При всём том бабушка была интересным человеком: поэтессой и писательницей. Она писала статьи и стихи на общественные темы: о человеколюбии, о хорошем отношении к ближним, о еврейском вопросе, о женском равноправии. Помню изданную её книжку «Христос и евреи», где она пыталась примирить еврейство с христианством. Она была деятельна: то писала петиции против смертной казни, то собирала подписи под требованием допустить женщин к высшему образованию, то организовывала протест против преследования евреев. Её дочери потом говорили, что хотя её сочинения казались им выспренними, а деятельность наивной, но её живой интерес к социальным вопросам, её отзывчивость на всякое чужое горе и несправедливость, сыграли большую роль в их дальнейшей жизни. Они по-своему, каждая свойственным ей путём, продолжали в сущности делать дело, переданное им матерью.
Прадед Лейб-Мейер-Борух-Давид не имел права проживать вне черты оседлости и приезжать в Петербург даже на несколько дней.
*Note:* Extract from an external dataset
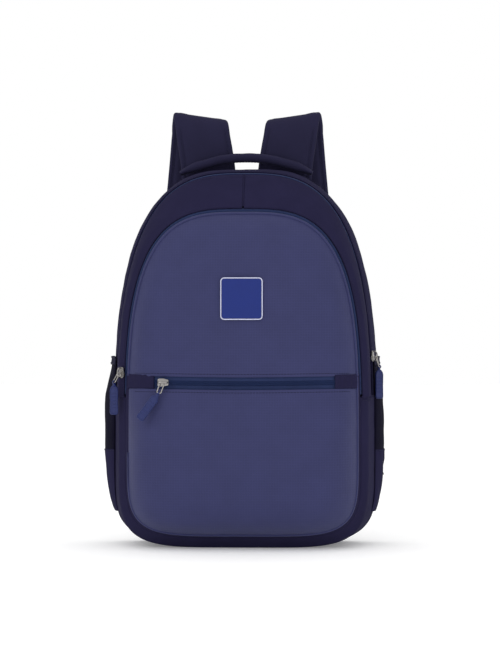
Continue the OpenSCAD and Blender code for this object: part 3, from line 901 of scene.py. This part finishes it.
# Seam with a folded edge where the lower cloth meets the upper cloth at each side
for side, word in ((1, "right"), (-1, "left")):
    path = [(side * (half_at(y, SEAM_Z) + 0.9), y, SEAM_Z) for y in spread(-25, 88, 2.5)]
    obj = tube(f"side_seam_{word}", path, 1.1, DARK, 8, (side, 0, 0), flat=0.6)
    finish_piece(obj, "dark_cloth", body="bag")
    path = [(side * (half_at(y, SEAM_Z - 4) + 1.9), y, SEAM_Z - 4) for y in spread(-24, 12, 2.5)]
    row = stitches(f"side_seam_stitches_{word}", path, (side, 0, 0), THREAD)
    finish_piece(row, "dark_cloth", body="bag")


# ---- arched zips


def arch_path(y, z_cut, inset, step=2.0):
    a = angle_at(y, z_cut, inset)
    return evenly([edge_point(y, a + (180 - 2 * a) * ease(i / 300), inset) for i in range(301)], step)


def sloped(p):
    v = np.array([p[0], 0, p[2] - 170], float)
    v /= np.linalg.norm(v)
    return v + np.array([0, -0.85, 0])


def seam_fold(name, y):
    """Turned-in edge that closes the gap between a cloth's edge and the zip tape under it."""
    steps = [arch_grid([y], SEAM_Z + 2, inset) for inset in (0.1, 0.9, 1.7, 2.5)]
    grid = [[point for column in row for point in column] for row in zip(*steps)]
    return cloth(name, grid, DARK, forward, thick=0.6)


finish_piece(seam_fold("rear_gusset_fold_cloth", 28.7), "dark_cloth", body="bag")
finish_piece(seam_fold("crescent_fold_cloth", 15.2), "dark_cloth", body=HALF)


def arched_tape(name, word, ys, z_cut, inset, facing, body):
    grid = arch_grid(spread(*ys), z_cut, inset)
    obj = cloth(f"{name}_zip_{word}_tape_cloth", grid, TAPE, facing, thick=TAPE_THICK)
    finish_piece(obj, "zip_tape", f"{name}_zip_{word}_tape", body=body)


def arched_coil(name, word, side, y, z_cut, inset, facing, body):
    obj = coil(f"{name}_zip_coil_{word}", arch_path(y, z_cut, inset), facing, side, COIL)
    finish_piece(obj, "zip_tape", body=body)


arched_tape("main", "rear", (30, 20.2, 1.6), SEAM_Z + 2, 1.6, radial, "bag")
arched_tape("main", "front", (19.8, 13, 1.6), SEAM_Z + 2, 1.6, radial, HALF)
arched_coil("main", "rear", 1, MAIN_ZIP_Y, SEAM_Z + 8, 1.5, radial, "bag")
arched_coil("main", "front", -1, MAIN_ZIP_Y, SEAM_Z + 8, 1.5, radial, HALF)
arched_tape("middle", "rear", (-20.5, -25.8, 1.4), SEAM_Z + 3, 1.6, sloped, HALF)
arched_tape("middle", "front", (-26.2, -33, 1.4), FOLD_Z, 1.4, sloped, FLAP)
arched_coil("middle", "rear", 1, MIDDLE_ZIP_Y, SEAM_Z + 8, 1.0, sloped, HALF)
arched_coil("middle", "front", -1, MIDDLE_ZIP_Y, FOLD_Z + 1, 1.0, sloped, FLAP)

for name, y, body in (
    ("rear_gusset_stitches", 31.5, "bag"),
    ("crescent_rear_stitches", 13, HALF),
    ("crescent_front_stitches", -20.2, HALF),
):
    row = stitches(name, arch_path(y, SEAM_Z + 5, -0.5, 1.5), radial if y > -12 else sloped, THREAD)
    finish_piece(row, "dark_cloth", body=body)

# Seam down the middle of the crescent
path = []
for y in spread(15, -21, 1.4):
    across = (y - CRESCENT_FRONT_Y) / (CRESCENT_REAR_Y - CRESCENT_FRONT_Y)
    path.append((0, y, rim_at(y, 0) + 0.8 + 2.0 * max(0, math.sin(math.pi * across)) ** 0.7))
obj = tube("crescent_middle_seam", path, 0.8, DARK, 6, (0, 0, 1))
finish_piece(obj, "dark_cloth", body="front_half")

# Binding over the rear seam, all the way round
loop = [edge_point(89.5, a, -0.2) for a in np.linspace(-90, 90, 200)]
loop += [(-p[0], p[1], p[2]) for p in loop[-2:0:-1]]
loop = [(p[0], p[1], max(2.2, p[2])) for p in evenly(loop + loop[:1], 3)[:-1]]
obj = tube("rear_binding", loop, 2.3, WEB, 10, (0, 1, 0), closed=True, flat=1.3)
finish_piece(obj, "webbing", body="bag")

# ---- side pockets

POCKET_BACK_Y = 78
POCKET_FRONT_Y = 32
POCKET_SEAM_Z = 112
POCKET_RIM_Z = 224


def pocket_swell(bulge, z):
    if z > POCKET_SEAM_Z:
        hug = 1 - 0.6 * max(0, min(1, (z - 180) / 40))
        return (5 + (bulge - 5) * max(0, math.cos(math.radians(90 * abs(z - 150) / 85))) ** 0.8) * hug
    return 1 + (bulge - 1.8) * math.sqrt(max(0, (z - 38) / (POCKET_SEAM_Z - 38)))


def pocket_grid(side, bulge, z_low, z_high, rows, out):
    grid = []
    for i in range(49):
        f = ease(i / 48)
        y = POCKET_BACK_Y + (POCKET_FRONT_Y - POCKET_BACK_Y) * f
        row = []
        for z in np.linspace(z_low, z_high, rows):
            x = half_at(y, z) + 2.2 + out + pocket_swell(bulge, z) * max(0, math.sin(math.pi * f)) ** 0.6
            row.append((side * x, y, z))
        grid.append(row)
    return grid


for side, word, bulge in ((-1, "left", 10.5), (1, "right", 7.5)):

    def outward(p):
        return (side, 0, 0)

    def net_push(f, t, p):
        return crinkle(p, 26, 1.2) * math.sin(math.pi * f) + crinkle((p[0], p[1], p[2] * 0.3), 8, 0.5)

    def hem_push(f, t, p):
        return 0.5 + 0.45 * math.sin(f * 44 + 1.5 * math.sin(f * 17)) * math.sin(math.pi * f)

    for part, low, high, rows, out, material, push, thick, slot, node in (
        ("net", POCKET_SEAM_Z, POCKET_RIM_Z - 7, 40, 0.0, MESH, net_push, 0.8, "mesh", "side_mesh"),
        ("foot", 40, POCKET_SEAM_Z + 2, 30, 0.3, DARK, net_push, 1.2, "lining", "side_base"),
        ("hem", POCKET_RIM_Z - 9, POCKET_RIM_Z, 8, 0.4, WEB, hem_push, 1.6, "mesh", "side_hem"),
    ):
        grid = pocket_grid(side, bulge, low, high, rows, out)
        obj = cloth(f"side_pocket_{part}_{word}", grid, material, outward, push, thick)
        finish_piece(obj, slot, f"{node}_{word}", body="bag")
    rim_line = [r[-1] for r in pocket_grid(side, bulge, POCKET_RIM_Z - 9, POCKET_RIM_Z, 2, 0.9)]
    obj = tube(f"side_pocket_rim_{word}", rim_line, 1.2, WEB, 8, (0, 0, 1))
    finish_piece(obj, "mesh", body="bag")
    for z, tag in ((POCKET_SEAM_Z + 0.5, "seam"), (POCKET_RIM_Z - 7, "hem")):
        line = [r[-1] for r in pocket_grid(side, bulge, z - 2, z, 2, 1.6)]
        row = stitches(f"side_pocket_{tag}_stitches_{word}", line, (side, 0, 0), THREAD)
        finish_piece(row, "mesh", body="bag")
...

Он навещал внучек только летом, когда они жили на даче в Шувалове. Приезжая, он постоянно улыбался и гладил их по головкам, но живого контакта наладить не мог: он говорил только на идише, а они только по-русски.
Воспитанием сестёр родители в сущности не занимались. Мать всегда была поглощена если не общественными делами, то материальными заботами, отец был постоянно на работе. К тому же он, как детский врач, общался с инфекционными больными и считался в семье бациллоносителем. Поэтому, приходя домой, он издали приветствовал девочек через длинный коридор и уходил в кабинет, куда ему подавали обедать.
Воспитание было поручено бедной гувернантке из института благородных девиц — Капитолине Дмитриевне, существу кроткому, преданному и совершенно безличному. Она имела только один твёрдый педагогический принцип — она требовала от девочек, чтобы они говорили всё время по-французски или по-немецки (только поссорившись, браниться можно было по-русски). Кончилось однако, это притеснение тем, что все четверо прекрасно выучили оба иностранных языка. Капитолину Дмитриевну они нежно любили всю жизнь и уже взрослыми навещали её в богадельне, где она безропотно кончала свои дни.
Старших девочек часто водили гулять в Лесной, в парк Лесного института. Лесной тогда был дачным посёлком, с эстрадой, оркестром, качелями и прочими увеселениями. У Лиды и Лены там были свои любимые тайные уголки и закоулки, где они скрывались, воображая себя то робинзонами, то пиратами, пугая мальчишескими замашками добрую Капитолину Дмитриевну. Сохранились чудесные записки Лены об этом времени «Морские камни».
Недостатки воспитания восполнялись старшей дочерью Лидой — моей матерью. Уже в детстве проявились её основные черты характера: независимый и самоотверженный характер, сильная воля, уменье убеждать и потребность обращать всех окружающих в ту веру, которую она в данный момент считала правильной. Ещё девочкой она клала в кровать под себя ножницы, чтобы закалить организм. Она оказывала очень сильное влияние на своих сестёр. В полном противоречии с традициями воздухобоязни, культивировавшимися бабушкой, она требовала, чтобы они закаляли организм, так как впоследствии им может предстоять суровая жизнь, полная превратностей. Она старалась побудить их заниматься гимнастикой и спортом, что в конце XIX века считалось для девушек даже неприличным.
Мама рано восприняла революционные идеи, в которые её посвятил знакомый студент — Миша Шапшал. Она заразила ими своих сестёр и девочек своего класса. В результате в гимназии возник целый ряд революционных кружков, по рукам ходили прокламации и различная нелегальная литература, девочки участвовали в антиправительственных демонстрациях, и некоторые из них, только что окончив курс средней школы, пополняли политические тюрьмы.
В гимназии царили довольно либеральные нравы. Когда кто-либо из учениц попадался в чтении крамольных книг, им выговаривали для очистки совести и дальше делали вид, будто ничего особенного не произошло. Слушание закона божьего было необязательно для евреек, начальство только требовало, чтобы они сдавали его раввину ближайшей синагоги и приносили в гимназию отметки.
Нечего и говорить, что революционное настроение дочерей страшно волновало родителей, особенно бабушку. Тут уж им угрожала опасность посерьёзнее, чем свежий воздух из форточки. Но убедить маму держаться в стороне от событий было невозможно, в 16 лет это был уже крепкий орешек, да в глубине души бабушка и сама понимала, что её девочки идут по хорошему, благородному пути, но от этого ей было не легче.
Можно себе представить переживание обоих родителей, когда во время очередной демонстрации обе их старшие дочери были арестованы. Однако, в этот раз всё обошлось благополучно. Их держали месяца два, но отпустили без последствий и даже из гимназии не исключили.